「クジラを食べる日本人は残酷だ」
と唱える白人どもに、ひたすら嫌悪感を抱いていた。
当時、日本人はエコノミックアニマルと呼ばれ、欧米人から目の敵にされていた。有色人種への偏見が今以上に強かった時代、白人よりも劣っているはずの黄色人種に経済規模で追い越されようとしていることが、単純に許せなかったのだろう。
欧米で日本人がどう批判され、どう侮蔑されているか。日本のマスコミは欧米の日本観を丹念に救い上げてよく特集を組んでいた。反捕鯨運動が、日本人野蛮説を補強するのに格好の材料となっていることも、そこで知った。
そもそも反捕鯨運動は、ベトナム戦争で世界から批判を受けていたアメリカが、自国のイメージアップのためにおこなったキャンペーンの一環であることはよく知られている。
つまり、自国のイメージアップのために、
「アメリカは環境保護運動に熱心なエコ大国である」
と世界に訴える戦略をとったのだ。その象徴として、反捕鯨が利用されたのだ。
だから、捕鯨に賛成であり、日本の文化を欧米人の偏見から守るという同じ流れで、和歌山県太地町の人々のイルカ漁がシーシェパードから邪魔されていることに憤慨をしていたものだ。
だいたい、クジラの肉はとても栄養価が高く、疲労回復のためにはウナギよりも適しているとも言われている。
クジラの多くは、半年間をエサ場である高緯度の冷たい海で過ごし、繁殖期になるとエサ場から数千キロも離れた暖かい海へ移り、ほとんど餌をとらずに子育てをする。半年も絶食状態で出産し、そのまま数千kmも不眠で泳ぎ続ける驚異的なパワー。そのパワーの源ではないかとされているのが、クジラの特有成分「バレニン」という抗疲労成分だ。バレニンは、クジラの赤身に含まれている成分で、体脂肪を効率よく燃焼させ、疲労予防・疲労回復の効果を持つ。最近では、バレニン成分を含んだサプリメントも販売されている。 ――【iWire】クジラ肉に含まれる意外な成分とは!?(共同通信提供)より――
この栄養素に築地場外市場にある鯨料理専門店「鯨の登美粋が注目して、妙な商品を開発した。
店先で売られている「くじらアイス」には、粉末状にしたバレニンと黒ごまをミックスしたくじらパウダーがふりかけられている。一個500円と、それほと高くはない。
9/3には東京の巣鴨で「第二回巣鴨くじら祭り 」が開催される。巣鴨近辺の60歳以上の女性が「クイーン」として選出される「すがもクイーン決定戦」という、誰得のイベントも開催予定だという。
以上、インフルエンサーワイヤー(iWire)より
かように、日本にクジラ食は根付いている。
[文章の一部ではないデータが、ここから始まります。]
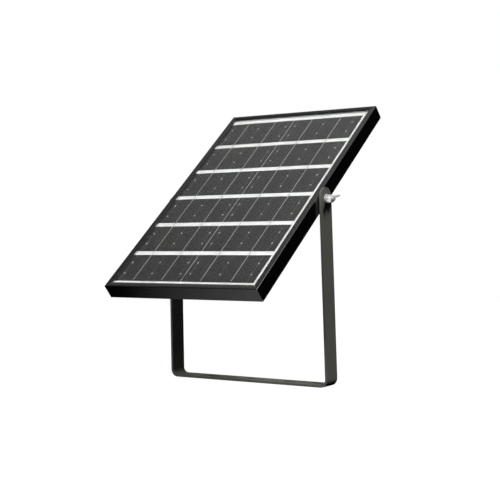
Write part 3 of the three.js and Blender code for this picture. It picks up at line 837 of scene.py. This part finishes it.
def make_ribbons():
    """Flat tinned wire over the second and fourth busbars, with its edges rolled round."""
    length = FIELD_HEIGHT - 4
    for side, word in ((-1, "left"), (1, "right")):
        for k, place in ((1, "inner"), (3, "outer")):
            x = FIELD_X + side * (CELL_SPLIT / 2 + FIRST_BUSBAR + k * BUSBAR_PITCH)
            verts, faces = [], []
            add_box(verts, faces, x, FIELD_Y, RIBBON_TOP - RIBBON_THICK, RIBBON_TOP, RIBBON_WIDTH, length)
            piece = obj_from(f"ribbon_{word}_{place}", verts, faces, PANEL)
            bevel(piece, 0.06, 2)
            place_piece(piece, "tinned_copper", f"tabbing_ribbon_{word}_{place}")


def make_lead_cover():
    """The white insulating strip laid over the slots where the two leads drop to the junction box."""
    width, length, corner, middle_y = 30, 6.8, 0.6, 110.9
    under, top = CELL_TOP - 0.19, CELL_TOP - 0.05
    outline = rounded_rectangle(width, length, corner, y=middle_y)
    piece = prism("lead_cover", outline, under, top, PANEL)
    bevel(piece, 0.04, 2)
    place_piece(piece, "backsheet")


make_glass()
make_lead_cover()
chance = random.Random(7)
for row in range(CELL_ROWS):
    for side in (-1, 1):
        make_cell(row, side, chance)
make_ribbons()

# ---------------- frame corner keys and edge seal


def make_corner_keys():
    """Pressed aluminium angles inside the rear channel, each leg staked twice."""
    leg, thick, low, high = 24, 2.2, 1.5, 12.8
    inset = WALL + 0.3
    corners = [("upper_right", 1, 1), ("upper_left", -1, 1), ("lower_left", -1, -1), ("lower_right", 1, -1)]
    outline = [(0, 0), (-leg, 0), (-leg, -thick), (-thick, -thick), (-thick, -leg), (0, -leg)]
    for turns, (word, x, y) in enumerate(corners):
        corner = moved(x * (PANEL_WIDTH / 2 - inset), y * (PANEL_LENGTH / 2 - inset), 0)
        place = PANEL @ corner @ turned(90 * turns, "Z")
        piece = prism(f"key_{word}", outline, low, high, place)
        middle = (low + high) / 2
        for along in (-9, -17):
            for across, spot in (("y", (along, -thick, middle)), ("x", (-thick, along, middle))):
                cut(piece, dimple(spot, across, place))
        bevel(piece, 0.3, 2, smooth=30)
        place_piece(piece, "raw_aluminium", f"corner_key_{word}")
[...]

それを欧米の文化で野蛮だと蔑まれてはたまらん、という思いでいたのだが……。
このところ、イルカの可愛い動画をYouTubeで観るようになって、考えが段々と変わってきた。
やっぱり、イルカは可愛い。人間を臆せず、人間に寄ってきて、ひたすら「遊ぼう、遊ぼう」と言ってくる。
こんな愛しい存在を殺して食べるのは、どうかと思うのだ。
人間のエゴではあるけれども、イヌ好き、ネコ好きは、イヌやネコを食べる文化を許容できないだろう。同じく、イルカに親しみを感じる人々は、イルカ漁を肯定はできまい。イルカの可愛さを知った私は、イルカを殺して食べるのに、抵抗を感じるようになった。
それに、ここ20年ほどで、欧米人の偏見はかなり改善された。日本人が馬鹿にされることも、20年前に比べると格段に減っている。むしろ、リスペクトされていると思えることの方が、大きい。
彼らも変わったのだ。そろそろ、日本も変わってもいいのではないか。鯨食文化をやめてもいい頃合いじゃなかろうか。